Translation? Screw you, The Gays and your stupid "rights," you fucked up my country and my Constitution, HOPE YOU'RE HAPPY NOW.
Pretty sure they are, Chief.
Justice Scalia Still Hates Buttsex
Are you at all surprised that the Supreme Court justice who once predicted, in Lawrence v. Texas, that decriminalizing sodomy would be the end of America as we know it, is real mad? Of course not. While he agrees with everything Roberts said, he just needs to add a few things:
I write separately to call attention to this Court’s threat to American democracy.
At least he's not being hyperbolic. He's also quite sure this matter was decided after the Civil War, so he really resents being forced to even waste his time on all this argle bargle:
When the Fourteenth Amendment was ratified in 1868, every State limited marriage to one man and one woman, and no one doubted the constitutionality of doing so. That resolves these cases.
Scalia is the same justice who has also said the Fourteenth Amendment doesn't apply to chicks either. And the Court cannot simply decide that "women" or "gays" or "lesbians" are "persons," because that is not what the ratifiers of the Fourteenth Amendment meant at the same. At least Scalia, who is quite certain nothing is ever supposed to change, EVER, is ideologically consistent.
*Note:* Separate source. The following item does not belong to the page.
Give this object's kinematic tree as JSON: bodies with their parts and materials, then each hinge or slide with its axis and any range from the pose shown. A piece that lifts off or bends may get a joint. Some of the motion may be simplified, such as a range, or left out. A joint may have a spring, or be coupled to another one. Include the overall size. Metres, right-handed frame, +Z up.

Except for the part where he insists, like Roberts, that justices on the Supreme Court have no authority, even though we are fairly certain we remember him making decisions, at some point? Maybe we're confused:
And to allow the policy question of same-sex marriage to be considered and resolved by a select, patrician, highly unrepresentative panel of nine is to violate a principle even more fundamental than no taxation without representation: no social transformation without representation.
And then, after railing even harder about what the Fourteenth Amendment meant a hundred years ago, he just goes full Scalia and starts insulting everybody:
The opinion is couched in a style that is as pretentious as its content is egotistic. It is one thing for separate concurring or dissenting opinions to contain extravagances, even silly extravagances, of thought and expression; it is something else for the official opinion of the Court to do so.
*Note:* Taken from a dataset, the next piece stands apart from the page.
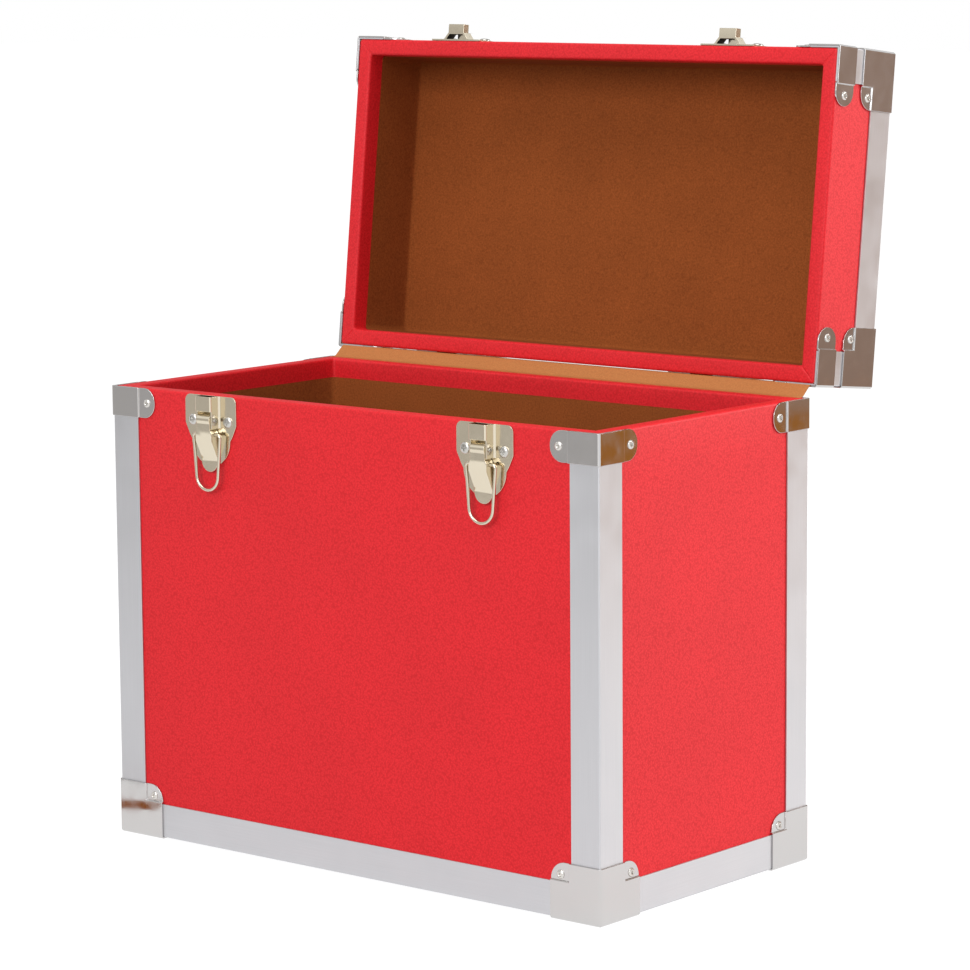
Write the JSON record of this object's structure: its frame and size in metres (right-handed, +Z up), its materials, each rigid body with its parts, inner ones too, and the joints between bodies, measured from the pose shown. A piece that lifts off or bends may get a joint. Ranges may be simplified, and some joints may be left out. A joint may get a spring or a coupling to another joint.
{
  "type": "record carrying case",
  "caption": "Carrying case for long-playing records: a covered board box with a hinged lid, metal corners and edging, draw latches and a swinging handle on the lid.",
  "frame": {"origin": "on the floor, under the middle of the base box", "axes": "+X to the right as seen from the latch side, +Y to the back where the hinges are, +Z up; stored with the lid open at its stops"},
  "size_m": [0.375, 0.2964, 0.4883],
  "materials": {
    "board": "plain fibreboard",
    "leatherette": "red leatherette with a fine grain",
    "lining": "brown paper-backed cloth lining",
    "aluminium_edging": "satin",
    "nickel_plated_steel": "nickel plated, polished",
    "rivet_steel": "nickel plated",
    "fastener_steel": "zinc plated",
    "hinge_steel": "nickel plated",
    "handle_plastic": "black moulded plastic",
    "hinge_cloth": "brown bookcloth"
  },
  "bodies": {
    "base": {"base_back_left_cap": "nickel_plated_steel", "base_back_left_edging": "aluminium_edging", "base_back_panel": "board", "base_back_right_cap": "nickel_plated_steel", "base_back_right_edging": "aluminium_edging", "base_bottom_back_edging": "aluminium_edging", "base_bottom_front_edging": "aluminium_edging", "base_bottom_left_edging": "aluminium_edging", "base_bottom_panel": "board", "base_bottom_right_edging": "aluminium_edging", "base_corner_rivets": "rivet_steel", "base_covering": "leatherette", "base_front_left_cap": "nickel_plated_steel", "base_front_left_edging": "aluminium_edging", "base_front_panel": "board", "base_front_right_cap": "nickel_plated_steel", "base_front_right_edging": "aluminium_edging", "base_left_panel": "board", "base_lining": "lining", "base_right_panel": "board", "base_rim_brackets": "nickel_plated_steel", "hinge_cloth": "hinge_cloth", "hinge_lower_leaves": "hinge_steel", "hinge_lower_rivets": "rivet_steel", "hinge_pins": "fastener_steel", "latch_lever_pins": "fastener_steel", "latch_plate_left": "nickel_plated_steel", "latch_plate_right": "nickel_plated_steel", "latch_plate_screws": "fastener_steel"},
    "lid": {"handle_brackets": "nickel_plated_steel", "handle_pins": "fastener_steel", "handle_screws": "fastener_steel", "hinge_upper_leaves": "hinge_steel", "hinge_upper_rivets": "rivet_steel", "keeper_left": "nickel_plated_steel", "keeper_right": "nickel_plated_steel", "keeper_screws": "fastener_steel", "lid_back_left_cap": "nickel_plated_steel", "lid_back_panel": "board", "lid_back_right_cap": "nickel_plated_steel", "lid_corner_edging": "aluminium_edging", "lid_corner_rivets": "rivet_steel", "lid_covering": "leatherette", "lid_front_left_cap": "nickel_plated_steel", "lid_front_panel": "board", "lid_front_right_cap": "nickel_plated_steel", "lid_left_panel": "board", "lid_lining": "lining", "lid_right_panel": "board", "lid_rim_brackets": "nickel_plated_steel", "lid_top_back_edging": "aluminium_edging", "lid_top_front_edging": "aluminium_edging", "lid_top_left_edging": "aluminium_edging", "lid_top_panel": "board", "lid_top_right_edging": "aluminium_edging"},
    "left_lever": {"latch_lever_left": "nickel_plated_steel"},
    "right_lever": {"latch_lever_right": "nickel_plated_steel"},
    "left_bail": {"latch_bail_left": "nickel_plated_steel"},
    "right_bail": {"latch_bail_right": "nickel_plated_steel"},
    "handle": {"handle_grip": "handle_plastic"}
  },
  "joints": [
    {"name": "lid_hinge", "type": "hinge", "parent": "base", "child": "lid", "pos_m": [0, 0.105, 0.2764], "axis": [-1, 0, 0], "range_deg": [-96.5, 0]},
    {"name": "left_lever_pivot", "type": "hinge", "parent": "base", "child": "left_lever", "pos_m": [-0.1055, -0.10265, 0.2615], "axis": [-1, 0, 0], "range_deg": [0, 110]},
    {"name": "right_lever_pivot", "type": "hinge", "parent": "base", "child": "right_lever", "pos_m": [0.1055, -0.10265, 0.2615], "axis": [-1, 0, 0], "range_deg": [0, 110]},
    {"name": "left_bail_pivot", "type": "hinge", "parent": "left_lever", "child": "left_bail", "pos_m": [-0.1055, -0.1024, 0.253], "axis": [1, 0, 0], "range_deg": [-176.5, 0]},
    {"name": "right_bail_pivot", "type": "hinge", "parent": "right_lever", "child": "right_bail", "pos_m": [0.1055, -0.1024, 0.253], "axis": [1, 0, 0], "range_deg": [-176.5, 0]},
    {"name": "handle_pivot", "type": "hinge", "parent": "lid", "child": "handle", "pos_m": [0, 0.18286, 0.37321], "axis": [1, 0, 0], "range_deg": [-6.5, 173.5]}
  ]
}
See, HE is allowed to be an arrogant pretentious a-hole, but only when he's in the minority. Not, like, when it actually matters.
With each decision of ours that takes from the People a question properly left to them—with each decision that is unabashedly based not on law, but on the “reasoned judgment” of a bare majority of this Court—we move one step closer to being reminded of our impotence.
TMI, Scalia! Also, there's a little blue pill for that.
Surprise! Clarence Thomas Has Some 'Thoughts' Too!
Of course Clarence Thomas agrees with everything his conservative buddies said, but he also wants to be on the record as being super sad.
Yet the majority invokes our Constitution in the name of a“liberty” that the Framers would not have recognized, to the detriment of the liberty they sought to protect. Along the way, it rejects the idea—captured in our Declaration of Independence—that human dignity is innate and suggests instead that it comes from the Government. This distortion of our Constitution not only ignores the text, it inverts the relationship between the individual and the state in our Republic. I cannot agree with it.
Besides, like his fellow conservatives said, no one is hurting the gays, they are FINE:
Petitioners cannot claim, under the most plausible definition of “liberty,” that they have been imprisoned or physically restrained by the States for participating in same-sex relationships. To the contrary, they have been able to cohabitate and raise their children in peace.
It's just that nobody should have to give The Gays special privileges that all the non-gays enjoy because they are NOT special, or even entitled to be treated like their fellow Americans:
Instead, the States have refused to grant them governmental entitlements. Petitioners claim that as a matter of “liberty,” they are entitled to access privileges and benefits that exist solely because of the government. They want, for example, to receive the State’s imprimatur on their marriages—on state issued marriage licenses, death certificates, or other official forms. And they want to receive various monetary benefits, including reduced inheritance taxes upon the death of a spouse, compensation if a spouse dies as a result of a work-related injury, or loss of consortium damages in tort suits. But receiving governmental recognition and benefits has nothing to do with any understanding of “liberty” that the Framers would have recognized.
Straight benefits are for straights only, duh. If the founders had wanted gays to have "liberty," they woulda said so. And now everyone's liberty is gone:
The majority’s inversion of the original meaning of liberty will likely cause collateral damage to other aspects of our constitutional order that protect liberty.
Wait a minute -- does anyone even care what Thomas thinks? No? OK, moving on.
Samuel Alito: What They Said
It's not clear why Justice Alito felt the need to chime in as well, since the other dissenting justices already made all the points for him. Unelected judges, boo hoo, democracy, liberty, tradition. Oh, and now people will use equality as a weapon to be mean to bigots. BOO. HOO:
It will be used to vilify Americans who are unwilling to assent to the new orthodoxy. In the course of its opinion, the majority compares traditional marriage laws to laws that denied equal treatment for African-Americans and women. [...] The implications of this analogy will be exploited by those who are determined to stamp out every vestige of dissent.
In case you are new to this law thing, the dissents have no effect whatsoever, although we expect the justices who raged against unelected judges making decisions to resign any second now, because if they have no authority anyway, what's the point?
All that matters is that a majority of the justices ruled that the Constitution does not permit states to discriminate against gays and lesbians. All of the dissenting opinions are just a lot of words and crying and self-pity. Enjoy them.